[Data records]
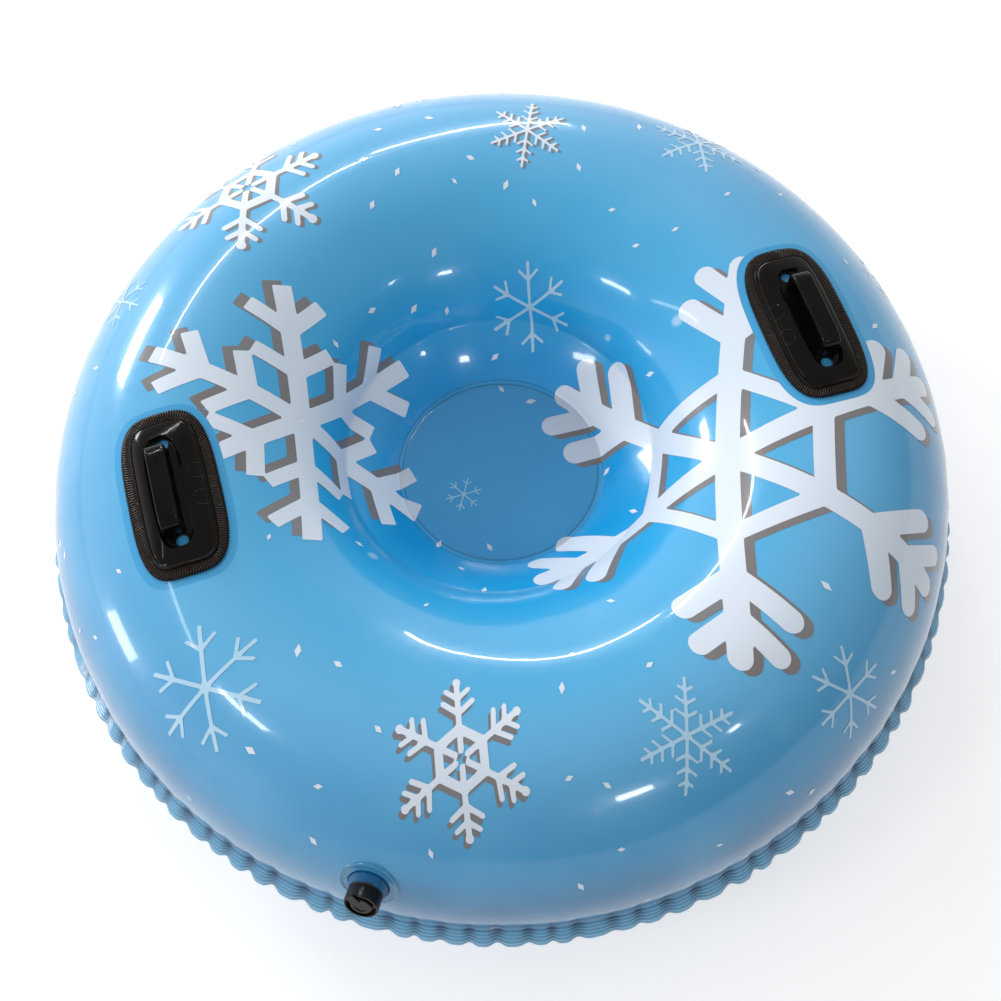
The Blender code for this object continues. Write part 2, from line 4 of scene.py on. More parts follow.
import bpy
import numpy as np
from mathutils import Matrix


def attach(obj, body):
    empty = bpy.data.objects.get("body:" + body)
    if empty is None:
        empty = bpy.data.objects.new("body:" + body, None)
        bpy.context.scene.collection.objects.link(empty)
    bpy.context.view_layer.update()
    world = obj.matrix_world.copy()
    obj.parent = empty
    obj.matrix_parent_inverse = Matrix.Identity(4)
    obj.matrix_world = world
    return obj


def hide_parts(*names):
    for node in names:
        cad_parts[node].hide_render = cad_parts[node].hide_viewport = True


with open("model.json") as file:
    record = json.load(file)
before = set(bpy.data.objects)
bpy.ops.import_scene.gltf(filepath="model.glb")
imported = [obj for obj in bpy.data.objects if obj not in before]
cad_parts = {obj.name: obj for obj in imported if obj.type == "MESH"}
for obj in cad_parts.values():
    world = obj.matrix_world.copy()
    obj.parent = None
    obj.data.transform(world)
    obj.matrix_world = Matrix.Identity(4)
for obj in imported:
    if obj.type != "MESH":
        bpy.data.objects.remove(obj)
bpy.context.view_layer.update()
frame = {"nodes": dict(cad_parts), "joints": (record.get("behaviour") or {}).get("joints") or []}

# Real sizes of the sheets, in metres
SEAM_RADIUS = 0.479
FLOOR_RADIUS = 0.112
STRETCH = 1.12
SHEET = 0.0007
LAYER = 0.0005
CONTACT = 0.012
CORNER = 0.0016

# Rim flange: its width, its fall below the level, and how sharply each sheet bends into it
FLANGE = 0.0245
SLANT = math.radians(60)
BENDS = {1: 0.006, -1: 0.0008}

# Ruffle of the rim, its ribs, and the puckers at its root
RUFFLES = 108
RUFFLE_DEPTH = 0.0011
RUFFLE_FALL = 0.0019
RIB_START = 0.0025
RIB_PITCH = 0.0048
RIB_HEIGHT = 0.0009
PUCKER_DEPTH = 0.0016
PUCKER_FADE = 0.012

# Unevenness round the ring as sums of sines: count round the ring, phase, size
WAVE_DRIFT = ((3, 0.4, 1.2), (8, 2.1, 0.9), (29, 1.3, 0.55), (43, 0.2, 0.4))
WAVE_SIZE = ((5, 1, 0.2), (13, 0.5, 0.14), (37, 2, 0.16))
CREASES = ((31, 31, 1 / 3), (47, 47, 1 / 3), (58, 58, 1 / 3))
CREASE_DEPTH = 0.0004
WAVER_DEPTH = 0.00022

# Weld round the floor
WELD_LINES = (0.1072, 0.1122)
WELD_DEPTH = 0.0003
WELD_WIDTH = 0.0006
CORNER_ARC = 0.118

# Ledge round the floor: a crease ring in the wall of the well, deepest away from the near side
LEDGE_START = 0.113
LEDGE_RING = 0.18
LEDGE_END = 0.265
LEDGE_DEPTH = 0.0125
LEDGE_BEND = 0.0016

# Layers of ink over the sheet, its finest net, and bare margins
SHADE_LIFT = 0.00012
INK_LIFT = 0.00024
INK_NET = 0.0024
VALVE_MARGIN = 0.03
RIM_MARGIN = 0.004

# Strewn diamonds: seed, how many, their half lengths, and the clear space round them
DIAMOND_SEED = 12
DIAMONDS = 74
DIAMOND_SIZE = (0.0035, 0.0058)
DIAMOND_SPACE = 0.035
FLAKE_SPACE = 0.016

# Valve: hole in the sheet, and the raised step round it with the distances over which it fades
VALVE_BORE = 0.0201
VALVE_STEP = 0.0005
VALVE_STEP_EDGE = (0.0262, 0.0288)

# Handles
HANDLE_LENGTH = 0.178
HANDLE_WIDTH = 0.09
HANDLE_OFFSET = -0.002
HANDLE_CLEARANCE = 0.0005
SQUARENESS = 3.5
BEAD_SQUARENESS = 5.0
UNPRINTED = 0.008
PAD_RIBS = 172
RIB_SAMPLES = 6
PAD_BORDER = 0.0118
POCKET_SHIFT = 0.003
POCKET_HALF = (0.0185, 0.061)
POCKET_FLOOR = 0.003
DOME_EDGE = 0.0044
DOME_RISE = 0.0048
GRIP_SHIFT = 0.006
GRIP_WIDTH = 0.019
GRIP_HALF = 0.046
GRIP_HEIGHT = 0.028
GRIP_GAP_HALF = 0.038
GRIP_GAP = 0.0215
GRIP_CORNERS = (0.26, 0.34)
GRIP_GAP_CORNERS = (0.32, 0.45)
GRIP_SQUARENESS = 5.5
GRIP_DISH = 0.0007
HOLE_RADIUS = 0.0062
HOLE_PITCH = 0.106
HOLE_SHIFT = 0.0005
MARK_SHIFT = -0.027
MARK_PITCH = 0.03
MARK_RADIUS = 0.008


# Section of the chamber

def running(values, steps):
    """Running integral of values by trapezoids, from 0."""
    return np.concatenate(([0], np.cumsum((values[1:] + values[:-1]) / 2 * steps)))


def chamber_section(side):
    """Arc, radius, height and slope of a sheet's middle line from the centre to the flange's edge.

    The floor is level. From there to the seam the sine of the slope grows with the square of the
    radius, as in a wrinkled skin under pressure, and the height is stretched a little. Heights count
    away from the seam plane. The top sheet bends slightly into the slanting flange, and the bottom
    sheet folds back under it. The floor's corner is rounded by a running mean of the slope.
    """
    low, high = FLOOR_RADIUS, math.sqrt((FLOOR_RADIUS ** 2 + SEAM_RADIUS ** 2) / 2)
    for _ in range(40):
        crown = (low + high) / 2
        spread = SEAM_RADIUS ** 2 - crown ** 2
        lean = np.linspace(math.asin((FLOOR_RADIUS ** 2 - crown ** 2) / spread), math.pi / 2, 4001)
        pace = spread / (2 * np.sqrt(crown ** 2 + spread * np.sin(lean)))
        fall = STRETCH * np.sin(lean) * pace
        drop = running(fall, np.diff(lean))
        low, high = (crown, high) if drop[-1] > 0 else (low, crown)
    run = np.hypot(STRETCH * np.sin(lean), np.cos(lean)) * pace
    gained = FLOOR_RADIUS + running(run, np.diff(lean))
    bend, turn = BENDS[side], math.pi / 2 - side * SLANT
    joined = (bend * (1 - side * math.sin(SLANT)) - side * LAYER * math.sin(SLANT)) / math.cos(SLANT)
    start_height = (LAYER + bend) * math.cos(SLANT) - side * joined * math.sin(SLANT)
    outside = lean[::-1] > 0
    wall_end = np.interp(start_height - LAYER, (drop[-1] - drop)[::-1][outside], gained[::-1][outside])
    total = wall_end + bend * turn + FLANGE - joined
    arc = np.linspace(0, total, int(total / 0.0001) + 1)
    step = arc[1]
    slope = np.interp(arc, gained, np.arctan2(STRETCH * np.sin(lean), np.cos(lean)), left=0)
    reach = np.arange(-4 * CORNER, 4 * CORNER + step, step)
    weight = np.exp(-(reach / CORNER) ** 2 / 2)
    rounded = np.convolve(np.pad(slope, len(reach) // 2), weight / weight.sum(), "same")
    slope = np.where(arc < 2 * FLOOR_RADIUS, rounded[len(reach) // 2:len(reach) // 2 + len(arc)], slope)
    start = np.interp(wall_end, arc, slope)
    share = np.clip((arc - wall_end) / (bend * turn), 0, 1)
    slope = np.where(share > 0, start + share * (side * SLANT - start), slope)
    radius = running(np.cos(slope), step)
    height = LAYER - running(np.sin(slope), step)
    share = np.clip((arc - FLOOR_RADIUS) / (wall_end - FLOOR_RADIUS), 0, 1)
    radius += share * (SEAM_RADIUS + FLANGE * math.cos(SLANT) + side * LAYER * math.sin(SLANT) - radius[-1])
    height += share * (LAYER * math.cos(SLANT) - side * FLANGE * math.sin(SLANT) - height[-1])
    return arc, radius, height, slope, crown


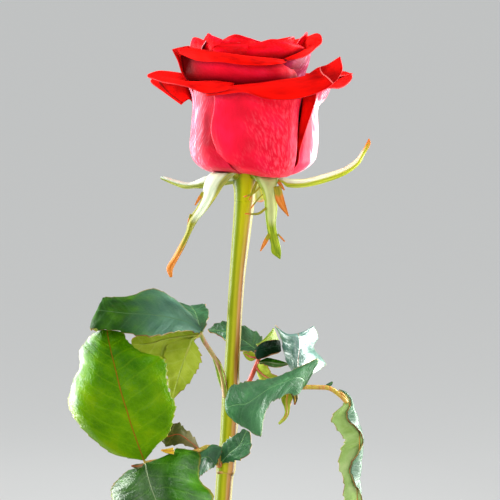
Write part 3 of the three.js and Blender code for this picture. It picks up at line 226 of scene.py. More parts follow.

Goal:
Give again only the lines from the one bearing "record = json.load(file)" through the one bearing "LEDGE_BEND = 0.0016", exactly as they stand.

Solution for this exercise:
    record = json.load(file)
before = set(bpy.data.objects)
bpy.ops.import_scene.gltf(filepath="model.glb")
imported = [obj for obj in bpy.data.objects if obj not in before]
cad_parts = {obj.name: obj for obj in imported if obj.type == "MESH"}
for obj in cad_parts.values():
    world = obj.matrix_world.copy()
    obj.parent = None
    obj.data.transform(world)
    obj.matrix_world = Matrix.Identity(4)
for obj in imported:
    if obj.type != "MESH":
        bpy.data.objects.remove(obj)
bpy.context.view_layer.update()
frame = {"nodes": dict(cad_parts), "joints": (record.get("behaviour") or {}).get("joints") or []}

# Real sizes of the sheets, in metres
SEAM_RADIUS = 0.479
FLOOR_RADIUS = 0.112
STRETCH = 1.12
SHEET = 0.0007
LAYER = 0.0005
CONTACT = 0.012
CORNER = 0.0016

# Rim flange: its width, its fall below the level, and how sharply each sheet bends into it
FLANGE = 0.0245
SLANT = math.radians(60)
BENDS = {1: 0.006, -1: 0.0008}

# Ruffle of the rim, its ribs, and the puckers at its root
RUFFLES = 108
RUFFLE_DEPTH = 0.0011
RUFFLE_FALL = 0.0019
RIB_START = 0.0025
RIB_PITCH = 0.0048
RIB_HEIGHT = 0.0009
PUCKER_DEPTH = 0.0016
PUCKER_FADE = 0.012

# Unevenness round the ring as sums of sines: count round the ring, phase, size
WAVE_DRIFT = ((3, 0.4, 1.2), (8, 2.1, 0.9), (29, 1.3, 0.55), (43, 0.2, 0.4))
WAVE_SIZE = ((5, 1, 0.2), (13, 0.5, 0.14), (37, 2, 0.16))
CREASES = ((31, 31, 1 / 3), (47, 47, 1 / 3), (58, 58, 1 / 3))
CREASE_DEPTH = 0.0004
WAVER_DEPTH = 0.00022

# Weld round the floor
WELD_LINES = (0.1072, 0.1122)
WELD_DEPTH = 0.0003
WELD_WIDTH = 0.0006
CORNER_ARC = 0.118

# Ledge round the floor: a crease ring in the wall of the well, deepest away from the near side
LEDGE_START = 0.113
LEDGE_RING = 0.18
LEDGE_END = 0.265
LEDGE_DEPTH = 0.0125
LEDGE_BEND = 0.0016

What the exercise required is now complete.